Il s’agit d’un « pari politique », explique l’horticultrice. « Nous proposons une rencontre entre l’économie locale et l’économie mondiale. Nous pensons que le département doit se développer d’une manière environnementale et ça c’est un processus politique. »

 Pékin express

Il y a plusieurs décennies, les fleurs d’Inirida abondaient dans les pâturages entourant le petit aéroport local.

Les visiteurs « descendaient d’avion et venaient ici pour cueillir toutes les fleurs », se souvient M. Carianil.

En 1989, préoccupé par la conservation de l’espèce, le gouvernement a interdit la cueillette des fleurs dans leur habitat naturel.

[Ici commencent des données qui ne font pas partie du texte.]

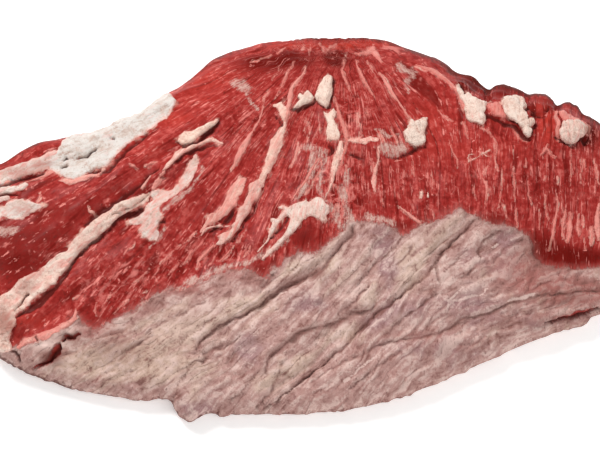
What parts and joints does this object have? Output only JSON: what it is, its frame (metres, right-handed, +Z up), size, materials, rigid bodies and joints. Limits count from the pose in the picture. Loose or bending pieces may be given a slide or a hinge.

L’interdiction a été prolongée jusqu’en 2005, lorsque l’autorité environnementale a autorisé son « exploitation » encadrée, à condition qu’elle ne menace pas les populations sauvages.

Jusqu’à présent, seule la plantation de Liwi a réussi à reproduire la fleur et à obtenir une licence pour la commercialiser, d’abord localement puis à Bogota et, après d’innombrables défis logistiques, dans d’autres pays.

Située à près de 700 kilomètres de la capitale et déconnectée du réseau routier du pays, Inirida est « une île entourée de jungle », décrit Martha Toledo.

En octobre 2022, un premier envoi a été réalisé vers la Chine.

« A l’aéroport, ils ont applaudi (…) c’est fou que depuis un endroit aussi reculé de la Colombie, une caisse soit envoyée » à Pékin, se souvient avec fierté le fondateur de Liwi.